The epistemological challenges of automating A/B testing, or how will AI do science
Once upon a time with had the great rationalist/empiricist debate: where does knowledge come from? Then came the scientific method. It didn’t settle the debate but it made it irrelevant. We have models about the world (or theories, or hypotheses, it doesn’t matter: the difference between those three is sociological). It doesn’t matter where they come from. The scientific method offers a set of tools and best practices to test the models. You make observations, in deliberate experiences, observatories, or even accidentally. Your goal is not to validate the models but to falsify them. Once you do, you refine the model, or throw it out and come up with something new.
How to falsify a model? In the good old days we had binary outcomes: “light speed is invariant to the observer, something is wrong with the aether model”. But soon we went out of those slam dunk black and white background-free observations. For testing ambiguous, inherently fluctuating phenomena, we invented modern statistics. We needed it. If we go with Rutherford, science would be over. So, we add a model of the fluctuations to the model we are testing. We make observations, often repeatedly, until the law of large numbers kicks in. The goal is to show that the original model is statistically untenable: the probability (under the fluctuation model) that the observed phenomena can be explained by the model is less than 0.05, 0.01, or 0.0000001 (pick your favorite threshold). The method is fine, it works as it should work. If you set the bar high, as particle physicists do, you can be pretty sure that, e.g., we are not living in a Higgs-boson-less universe (even though no observation of an individual Higgs boson was ever made). If you don’t, you may fail sometimes: “signals” can “fade”, indicating false positives. Sometimes you make mistakes in modeling the fluctuations or your own observatory. But those don’t shake the foundations of the method. What does shake it is automated hypothesis generation.

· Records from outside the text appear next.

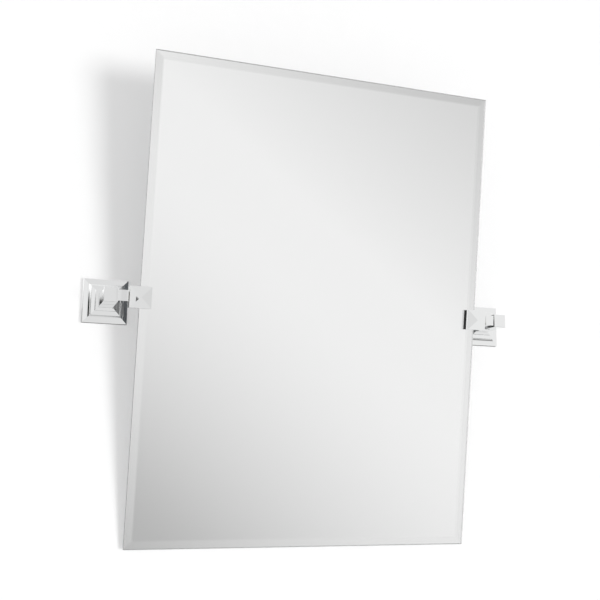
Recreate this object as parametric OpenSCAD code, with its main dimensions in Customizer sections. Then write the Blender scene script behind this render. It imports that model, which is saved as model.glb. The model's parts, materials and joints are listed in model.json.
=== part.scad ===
// Pivot wall mirror: a frameless bevelled glass that tilts between two square chrome brackets.
// Millimetres. The wall is the plane y = 0 and the room lies towards -Y; +X is right and +Z is up.
// The origin is on the wall, midway between the brackets, at the height of the pivots.

/* [Glass] */
// Width of the glass
glass_w = 495; // [300:5:900]
// Height of the glass
glass_h = 660; // [420:5:680]
// Thickness of the glass
glass_t = 5; // [4:0.5:6]
// Width of the bevel round the front
glass_bevel_w = 11; // [6:0.5:20]
// Thickness of the glass at the outer edge of the bevel
glass_edge_t = 3; // [2:0.25:3.5]
// Thickness of the silvering on the back
silver_t = 0.15; // [0.1:0.05:0.3]
// Thickness of the protective film behind the silvering
film_t = 0.3; // [0.2:0.05:0.6]
// How far the film stops short of the edge of the glass
film_inset = 2; // [0.5:0.5:5]

/* [Pivot] */
// Distance from the wall to the pivot axis
pivot_d = 56; // [54:0.5:75]
// Tilt of the glass as it hangs here, with its top towards the room, in degrees
rest_tilt = 8.5; // [0:0.5:9]
// Diameter of the journal that the clamps turn on
journal_d = 9; // [8:0.5:10]
// Radial running clearance between the journal and its bush
journal_gap = 0.05; // [0.02:0.01:0.08]
// Wall of the nylon bush
bush_t = 1; // [0.8:0.1:1.4]
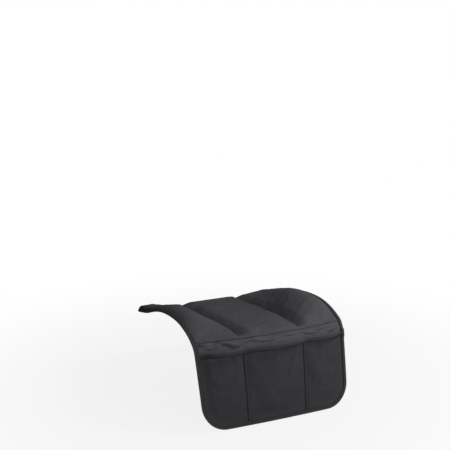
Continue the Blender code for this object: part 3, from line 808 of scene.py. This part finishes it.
def make_ribbing():
    """Ribs from a sine, yarn from noise, a painted highlight along the fold where the map's Y is 0, and a line
    sunk at the stitches, as a bump and as painted shade.
    """
    group, given, out = shader_group(
        "ribbed tape",
        (("Rib pitch", 0.0013), ("Stitch line", 0.0098), ("Rubbed", 0.5)),
        (("Height", "NodeSocketFloat"), ("Tone", "NodeSocketFloat")),
    )
    place = pattern_map(group)
    split = wire(group, "ShaderNodeSeparateXYZ", Vector=place)
    turns = math_node(group, "DIVIDE", 2 * math.pi, given.outputs["Rib pitch"])
    rib = math_node(group, "SINE", math_node(group, "MULTIPLY", split.outputs["X"], turns))
    yarn = wire(group, "ShaderNodeTexNoise", Vector=place, Scale=700.0, Detail=3.0).outputs["Fac"]
    away = math_node(group, "SUBTRACT", split.outputs["Y"], given.outputs["Stitch line"])
    away = math_node(group, "DIVIDE", math_node(group, "ABSOLUTE", away), 0.0011)
    groove_and_painted_shade = math_node(group, "SUBTRACT", 1.0, math_node(group, "MINIMUM", away, 1.0))
    # Lighter towards the fold: a painted highlight, standing in for the sheen of the folded edge.
    inwards = math_node(group, "MINIMUM", math_node(group, "DIVIDE", split.outputs["Y"], 0.0045), 1.0)
    at_fold = math_node(group, "SUBTRACT", 1.0, inwards)
    fold = math_node(group, "MULTIPLY", at_fold, given.outputs["Rubbed"])
    tone = math_node(group, "ADD", math_node(group, "MULTIPLY", yarn, 0.55), fold)
    # Darker on the stitch line: painted shade in the sunken stitching. The same line is also sunk in the bump's
    # height.
    tone = math_node(group, "SUBTRACT", tone, math_node(group, "MULTIPLY", groove_and_painted_shade, 0.8))
    height = math_node(group, "ADD", math_node(group, "MULTIPLY", rib, 0.5), yarn)
    height = math_node(group, "SUBTRACT", height, math_node(group, "MULTIPLY", groove_and_painted_shade, 1.5))
    group.links.new(height, out.inputs["Height"])
    group.links.new(tone, out.inputs["Tone"])
    return group


RIBBING = make_ribbing()


def tape_material(name, stitch_line, painted_fold_highlight):
    """Ribbed polyester tape: two tones mixed by the ribbing group, with its painted highlight along the fold
    and painted shade on the stitch line, its height as a bump, and a soft sheen.
    """
    material, tree, surface = new_surface(name, 0.72, specular=0.0)
    # The last argument sets how strong the painted highlight along the fold is.
    ribbing = wire(tree, "ShaderNodeGroup", (("node_tree", RIBBING),), Stitch_line=stitch_line, Rubbed=painted_fold_highlight)
    two_tones(tree, surface, ribbing.outputs["Tone"], (0.012, 0.0115, 0.012), (0.092, 0.088, 0.093))
    relief(tree, surface, ribbing.outputs["Height"], 0.4, 0.0003)
    surface.inputs["Sheen Weight"].default_value = 0.01
    return material


x = np.linspace(INSET - HALF_WIDTH, HALF_WIDTH - INSET, 260)
s = np.full_like(x, POCKET_TOP - HEM_STEP)


def hem_low(distance):
    """Underside of the net inside the tape."""
    return net_height(x, s + distance) - STRAND - PLY_GAP


def hem_high(distance):
    """Top of the net inside the tape."""
    return net_height(x, s + distance) + STRAND + PLY_GAP


hem_width = TAPE_BOTTOM - POCKET_TOP + HEM_STEP
hem = folded_tape("pocket_hem_tape", x, s, 0.0, 1.0, hem_low, hem_high, hem_width, CLOTH, closed=False)
hem.data.materials.append(tape_material("hem tape", HEM_STITCH, 0.3))
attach(hem, "root")
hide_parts("pocket_top_binding")
inside = np.abs(x) < 0.222
sewn = sewn_line(x[inside], s[inside] + HEM_STITCH, hem_high(HEM_STITCH)[inside] + CLOTH + 0.0002)
stitch_row("hem_tape_stitches", "black_tape", sewn)


# The dividers: two lengths of the same tape, laid flat on the net and sewn down both edges
# through the flap, so that they part the net into three pockets.
DIVIDER_STITCH = 0.0042
divider_tape = tape_material("divider tape", DIVIDER_STITCH, 0.0)
for side, middle in (("left", -FOLD), ("right", FOLD)):
    x = np.linspace(middle - DIVIDER, middle + DIVIDER, 9)[None, :] * np.ones((120, 1))
    line = np.linspace(TAPE_BOTTOM + 0.001, FLAP_LENGTH - BINDING_WIDTH - 0.001, 120)
    s = line[:, None] * np.ones((1, 9))
    under = net_height(x, s) + STRAND + PLY_GAP
    strip = cloth_piece(f"divider_strip_{side}", x, s, under + CLOTH, under)
    # As on the other tapes, the map's X is the way along. Its Y is the distance from the middle.
    uv = strip.data.uv_layers["pattern"].data
    flat = np.empty(len(uv) * 2, np.float32)
    uv.foreach_get("uv", flat)
    flat = flat.reshape(-1, 2)
    uv.foreach_set("uv", np.stack([flat[:, 1], np.abs(flat[:, 0] - middle)], axis=-1).ravel())
    strip.data.materials.append(divider_tape)
    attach(strip, "root")
    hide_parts(f"divider_tape_{side}")
    rows = []
    for off in (-DIVIDER_STITCH, DIVIDER_STITCH):
        x = np.full_like(line, middle + off)
        rows.append(sewn_line(x, line, net_height(x, line) + STRAND + PLY_GAP + CLOTH + 0.0001))
    stitch_row(f"divider_stitches_{side}", "black_tape", *rows)


# The edge binding: black ribbed tape folded over every ply, all the way round, with one row
# of stitches 2 mm inside its edge. It rides up over the seam and the hem tape where it crosses them.
BINDING_THICKNESS = 0.0010
BINDING_STITCH = BINDING_WIDTH - 0.0022


def edge_path(pitch=0.004):
    """The outline at an even pitch, as arrays of x, s and the way in from the edge."""
    def turn(cx, cs, radius, start):
        count = max(8, round(radius * math.pi / 2 / pitch))
        angle = np.radians(start) + np.linspace(0, math.pi / 2, count, endpoint=False)
        out_x, out_s = np.cos(angle), np.sin(angle)
        return np.stack([cx + radius * out_x, cs + radius * out_s, -out_x, -out_s], axis=1)

    def run(x0, s0, x1, s1, in_x, in_s):
        count = round(math.hypot(x1 - x0, s1 - s0) / pitch)
        t = np.linspace(0, 1, count, endpoint=False)
        inwards = [np.full(count, in_x), np.full(count, in_s)]
        return np.stack([x0 + (x1 - x0) * t, s0 + (s1 - s0) * t, *inwards], axis=1)

    side, rear, front = HALF_WIDTH, REAR_CORNER - SEAT_LENGTH, FLAP_LENGTH - FLAP_CORNER
    return np.concatenate([
        run(REAR_CORNER - side, -SEAT_LENGTH, side - REAR_CORNER, -SEAT_LENGTH, 0.0, 1.0),
        turn(side - REAR_CORNER, rear, REAR_CORNER, -90),
        run(side, rear, side, front, -1.0, 0.0),
        turn(CORNER_START, front, FLAP_CORNER, 0),
        run(CORNER_START, FLAP_LENGTH, -CORNER_START, FLAP_LENGTH, 0.0, -1.0),
        turn(-CORNER_START, front, FLAP_CORNER, 90),
        run(-side, front, -side, rear, 1.0, 0.0),
        turn(REAR_CORNER - side, rear, REAR_CORNER, 180),
    ]).T


px, ps, in_x, in_s = edge_path()


def under_tape(distance):
    """The pattern point that far in from the edge, or where the plies end."""
    reach = max(distance, INSET)
    return px + in_x * reach, ps + in_s * reach


def plies_top(distance):
    """Top of the plies under the tape: the cloth, the lapped seam, the hem tape and the net, blended."""
    x, s = under_tape(distance)
    top = core(x, s) + CLOTH
    top = top + (CLOTH + PLY_GAP) * ease((s + 0.018) / 0.007) * ease((0.008 - s) / 0.006)
    at_pocket = ease((s - POCKET_TOP + 0.008) / 0.006)
    over_tape = ease((TAPE_BOTTOM + 0.008 - s) / 0.006)
    return top + at_pocket * (PLY_GAP + 2 * STRAND + over_tape * (2 * HEM_STEP + PLY_GAP)) + PLY_GAP


def plies_bottom(distance):
    """Underside of the plies under the tape."""
    x, s = under_tape(distance)
    return -core(x, s) - CLOTH - PLY_GAP


binding = folded_tape(
    "binding_tape", px, ps, in_x, in_s, plies_bottom, plies_top, BINDING_WIDTH, BINDING_THICKNESS, closed=True
)
binding.data.materials.append(tape_material("binding tape", BINDING_STITCH, 0.35))
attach(binding, "root")
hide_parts("edge_binding")
x, s = px + in_x * BINDING_STITCH, ps + in_s * BINDING_STITCH
lift = BINDING_THICKNESS + 0.00015
rows = [sewn_line(x, s, plies_top(BINDING_STITCH) + lift), sewn_line(x, s, plies_bottom(BINDING_STITCH) - lift)]
stitch_row("binding_stitches", "black_tape", *rows)


# The floor and backdrop: pale paper under a pale sky, both white where the camera sees them, with
# soft lights above and in front, and the camera where the photographer stood.
FLOOR_HEIGHT = -0.224
FLOOR_REACH = 6.0
EYE = (-1.16915, -2.42040, 0.92142)
EYE_TURNED, EYE_TIPPED = math.radians(25.0), math.radians(13.5)
FOCAL_PIXELS, PICTURE_PIXELS = 946.0, 450.0


def seen_plainly(tree):
    """1 for camera, mirror and glass rays, which see plain white, and 0 for the rays that carry light."""
    path = tree.nodes.new("ShaderNodeLightPath")
    seen = math_node(tree, "MAXIMUM", path.outputs["Is Camera Ray"], path.outputs["Is Glossy Ray"])
    return math_node(tree, "MAXIMUM", seen, path.outputs["Is Transmission Ray"])


def white_to_camera(name, near):
    """Pale matt paper, seen as plain white but for the shadow near the mat."""
    material = bpy.data.materials.new(name)
    material.use_nodes = True
    tree = material.node_tree
    tree.nodes.clear()
    seen = seen_plainly(tree)
    away = wire(tree, "ShaderNodeVectorMath", (("operation", "LENGTH"),), i0=object_place(tree))
    share = wire(
        tree, "ShaderNodeMapRange", (("interpolation_type", "SMOOTHSTEP"),),
        Value=away.outputs["Value"], From_Min=0.35, From_Max=1.3, To_Min=near, To_Max=1.0,
    )
    paper = wire(tree, "ShaderNodeBsdfDiffuse", Color=(0.40, 0.40, 0.40, 1.0))
    glow = wire(tree, "ShaderNodeEmission", Color=(1.0, 1.0, 1.0, 1.0), Strength=1.0)
    shown = math_node(tree, "MULTIPLY", seen, share.outputs[0])
    mixed = wire(tree, "ShaderNodeMixShader", i0=shown, i1=paper.outputs[0], i2=glow.outputs[0])
    out = tree.nodes.new("ShaderNodeOutputMaterial")
    tree.links.new(mixed.outputs[0], out.inputs["Surface"])
    return material


corners = [(x * FLOOR_REACH, y * FLOOR_REACH, FLOOR_HEIGHT) for x, y in ((-1, -1), (1, -1), (1, 1), (-1, 1))]
floor = mesh_piece("floor", corners, np.array([[0, 1, 2, 3]]), smooth=False)
floor.data.materials.append(white_to_camera("floor paper", 0.86))

world = bpy.data.worlds.new("studio")
bpy.context.scene.world = world
world.use_nodes = True
tree = world.node_tree
tree.nodes.clear()
seen = seen_plainly(tree)
dim = wire(tree, "ShaderNodeBackground", Color=(0.95, 0.97, 1.0, 1.0), Strength=0.28)
bright = wire(tree, "ShaderNodeBackground", Color=(1.0, 1.0, 1.0, 1.0), Strength=1.0)
mixed = wire(tree, "ShaderNodeMixShader", i0=seen, i1=dim.outputs[0], i2=bright.outputs[0])
out = tree.nodes.new("ShaderNodeOutputWorld")
tree.links.new(mixed.outputs[0], out.inputs["Surface"])


def soft_light(name, place, target, size, power):
    """A disc lamp at a place, turned to a target."""
    lamp = bpy.data.lights.new(name, "AREA")
    lamp.shape = "DISK"
    lamp.size = size
    lamp.energy = power
    holder = bpy.data.objects.new(name, lamp)
    holder.location = place
    holder.rotation_euler = (Vector(target) - Vector(place)).to_track_quat("-Z", "Y").to_euler()
    bpy.context.scene.collection.objects.link(holder)


soft_light("key", (0.855, -0.675, 1.08), (0.0, 0.0, -0.05), 0.36, 17.0)
soft_light("fill", (0.8, -3.0, 0.9), (0.0, 0.0, -0.1), 1.4, 47.0)

camera = bpy.data.cameras.new("camera")
camera.sensor_width = 36.0
camera.lens = camera.sensor_width * FOCAL_PIXELS / PICTURE_PIXELS
camera.clip_end = 50.0
level = math.cos(EYE_TIPPED)
forward = Vector((math.sin(EYE_TURNED) * level, math.cos(EYE_TURNED) * level, -math.sin(EYE_TIPPED)))
right = Vector((math.cos(EYE_TURNED), -math.sin(EYE_TURNED), 0.0))
facing = Matrix((right, right.cross(forward), -forward)).transposed().to_4x4()
eye = bpy.data.objects.new("camera", camera)
eye.matrix_world = Matrix.Translation(EYE) @ facing
bpy.context.scene.collection.objects.link(eye)
bpy.context.scene.camera = eye
bpy.context.scene.view_settings.view_transform = "Standard"
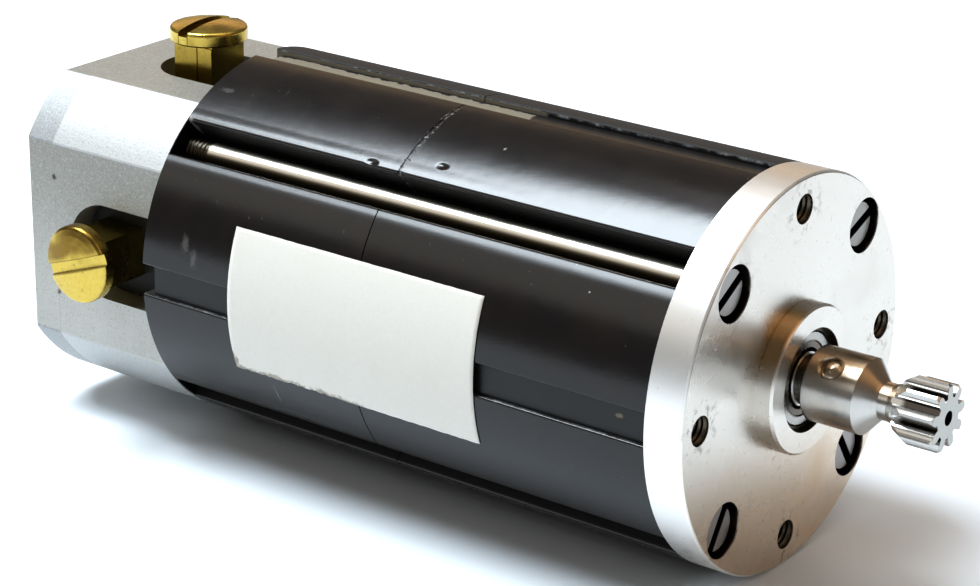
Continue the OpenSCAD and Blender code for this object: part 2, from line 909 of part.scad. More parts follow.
// Pinion: hub over the shaft end, neck and spur teeth in one turned and hobbed piece
module pinion() {
    hub_r = hub_d / 2;
    neck_r = neck_d / 2;
    collar_r = 2.1;
    bore_end = shaft_front_x + 0.1;
    blend = [for (a = [0:15:60])
        [neck_r + 0.5 * (1 - sin(30 + a)), neck_start - 0.45 + 0.5 * cos(60 - a) - 0.25]];
    color("lightsteelblue")
        difference() {
            union() {
                turned(concat(
                    [[0, front_bearing_x], [collar_r, front_bearing_x], [collar_r, hub_rear]],
                    [[hub_r - 0.15, hub_rear], [hub_r, hub_rear + 0.15], [hub_r, hub_front]],
                    blend,
                    [[neck_r, neck_start + 0.4], [neck_r, gear_start + 0.3], [0, gear_start + 0.3]]
                ));
                intersection() {
                    along_x(neck_start + 0.6, pinion_end)
                        rotate(tooth_turn)
                            gear_outline();
                    turned([
                        [0, neck_start + 0.6],
                        [root_r - 0.15, neck_start + 0.6],
                        [root_r + 0.1, gear_start - 0.1],
                        [tip_r - 0.6, gear_start],
                        [tip_r, gear_full],
                        [tip_r, pinion_end - 0.25],
                        [tip_r - 0.2, pinion_end],
                        [0, pinion_end]
                    ]);
                }
            }
            ring_x(shaft_r + seat_gap, 0, 0, bore_end);
            ring_x(centre_hole_r, 0, pinion_end - 1.2, pinion_end + cut);
            cross_hole();
            for (side = [0, 180]) {
                rotate([pin_angle + side, 0, 0])
                    translate([pin_x, hub_r + 0.02, 0])
                        rotate([90, 0, 0])
                            cylinder(h = 0.4, r1 = pin_mouth_r + 0.06, r2 = pin_r);
            }
        }
}

// Cross pin with domed ends through hub and shaft
module pinion_pin() {
    hub_r = hub_d / 2;
    dome_r = 1.15;
    pin_half = hub_r + 0.05;
    color("silver")
        rotate([pin_angle, 0, 0])
            translate([pin_x, 0, 0])
                rotate([90, 0, 0])
                    intersection() {
                        cylinder(h = hub_d * 2, r = pin_r, center = true);
                        union() {
                            cylinder(h = 2 * (pin_half - dome_r), r = dome_r, center = true);
                            for (end = [-1, 1]) {
                                translate([0, 0, end * (pin_half - dome_r)])
                                    sphere(dome_r);
                            }
                        }
                    }
}

front_end_bell();
rear_end_bell();
rear_cover();
cover_screws();
lead_grommet();
tie_rods();
front_pole(135);  // front_pole_left_upper
front_pole(45);  // front_pole_right_upper
front_pole(-45);  // front_pole_right_lower
front_pole(-135);  // front_pole_left_lower
rear_pole(135);  // rear_pole_left_upper
rear_pole(45);  // rear_pole_right_upper
rear_pole(-45);  // rear_pole_right_lower
rear_pole(-135);  // rear_pole_left_lower
magnet(90);  // magnet_top
magnet(0);  // magnet_right
magnet(-90);  // magnet_bottom
magnet(180);  // magnet_left
label();
brush_insulator("top");  // brush_insulator_top
brush_insulator("side");  // brush_insulator_side
brush_holder("top");  // brush_holder_top
brush_holder("side");  // brush_holder_side
brush_cap("top", 90);  // brush_cap_top
brush_cap("side", 19.5);  // brush_cap_side
brush_spring("top");  // brush_spring_top
brush_spring("side");  // brush_spring_side
carbon_brush("top");  // brush_top
carbon_brush("side");  // brush_side
brush_plate("top");  // brush_plate_top
brush_plate("side");  // brush_plate_side
bearing_outer(front_bearing_x);  // front_bearing_outer
bearing_shields(front_bearing_x);  // front_bearing_shields
bearing_balls(front_bearing_x);  // front_bearing_balls
bearing_cage(front_bearing_x);  // front_bearing_cage
bearing_inner(front_bearing_x);  // front_bearing_inner
bearing_outer(rear_bearing_x);  // rear_bearing_outer
bearing_shields(rear_bearing_x);  // rear_bearing_shields
bearing_balls(rear_bearing_x);  // rear_bearing_balls
bearing_cage(rear_bearing_x);  // rear_bearing_cage
bearing_inner(rear_bearing_x);  // rear_bearing_inner
preload_washer();
shaft();
front_spacer();
rear_shim();
retaining_ring();
armature_core();
armature_end_insulators();
armature_windings();
commutator_hub();
commutator_bars();
pinion();
pinion_pin();
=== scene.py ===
import math
import random

import bpy
from mathutils import Matrix, Vector


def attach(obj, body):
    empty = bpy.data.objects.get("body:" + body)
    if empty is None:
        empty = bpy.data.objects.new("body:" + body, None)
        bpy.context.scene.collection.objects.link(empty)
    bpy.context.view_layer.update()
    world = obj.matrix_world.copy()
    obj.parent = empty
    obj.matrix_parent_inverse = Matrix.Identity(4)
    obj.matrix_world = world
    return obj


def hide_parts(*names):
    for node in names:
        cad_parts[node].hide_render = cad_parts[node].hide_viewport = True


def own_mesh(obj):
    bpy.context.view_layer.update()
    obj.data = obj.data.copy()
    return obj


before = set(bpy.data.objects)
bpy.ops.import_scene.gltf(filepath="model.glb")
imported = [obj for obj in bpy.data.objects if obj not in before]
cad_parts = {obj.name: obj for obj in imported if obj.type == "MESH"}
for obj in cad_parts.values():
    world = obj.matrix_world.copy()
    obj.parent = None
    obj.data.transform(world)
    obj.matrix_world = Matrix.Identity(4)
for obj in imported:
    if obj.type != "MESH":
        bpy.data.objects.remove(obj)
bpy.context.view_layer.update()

# The camera stands ahead of the pinion, to the motor's left and a little above it.
# Its lens is long, so the body tapers only slightly towards the rear.
camera_place = Vector((0.101234, -0.180112, 0.085695))
camera_right = Vector((0.80378, 0.59472, 0.01583))
camera_up = Vector((-0.22582, 0.28037, 0.93295))
camera_back = Vector((0.55041, -0.75346, 0.35965))
picture_width = 980
focal_pixels = 2777.5
sensor_width_mm = 36

camera = bpy.data.objects.new("camera", bpy.data.cameras.new("camera"))
bpy.context.scene.collection.objects.link(camera)
turn = Matrix((camera_right, camera_up, camera_back)).transposed()
camera.matrix_world = Matrix.Translation(camera_place) @ turn.to_4x4()
camera.data.sensor_width = sensor_width_mm
camera.data.lens = focal_pixels / picture_width * sensor_width_mm
camera.data.clip_start = 0.01
bpy.context.scene.camera = camera

# The studio: a pale floor that the motor lies on, a pale room and large soft panels.
# One panel overhead draws the long highlight on the upper left pole pieces.
body_r = 0.01675
body_middle = Vector((-0.03, 0, 0))
floor_size = 3.0


def set_inputs(node, values):
    """Sets inputs of a node to plain values."""
    for title, value in values.items():
        node.inputs[title].default_value = value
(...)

The whole machinery supposes that the hypothesis has a high prior probability of going through (being valid). This paper explains it beautifully. In a nutshell, by construction, if I churn out random false models, a certain portion of them will pass as false positives. If I publish only those models that passed the threshold, in the extreme case all of them may be false. How to defend against this? Well, 1) don’t churn out random hypotheses, and/or 2) make the threshold high enough so the expected number of false positives (that is, the number of hypotheses you’ll ever test times the probability of a false positive) is much smaller than one. Physicists obey both principles. Drug testing, social science, not so much.
Automating the discovery process is around the corner. Interestingly, the issue discussed here is rarely raised (I challenge you to find it among the hits for “automating drug discovery”). With the advances of AI, it is not unimaginable that we will soon have artificial agents looking for scientific discoveries. To make this happen, we need to include hypothesis generation into the epistemology and the algorithmic practice.
Now, if you think it’s some kind of esoteric, ivory-towery problem of the fuzzy-haired scientist, you are badly mistaken. The full IT industry is hit hard by it and working hard on it. The scientific method have made a roaring appearance in internet-based businesses under the name of A/B testing. Polls and focus groups were always part of the marketing toolkit, what changed the game is the speed and low price of these experiments, made possible by the internet. In a sense the whole lean/agile startupping thing is a way to solve the organizational issues of running controlled repeated business experiments. Automating the whole process using AI is now in sight. There are several issues to solve, among which the epistemology that includes hypothesis generation is arguably the least known/addressed.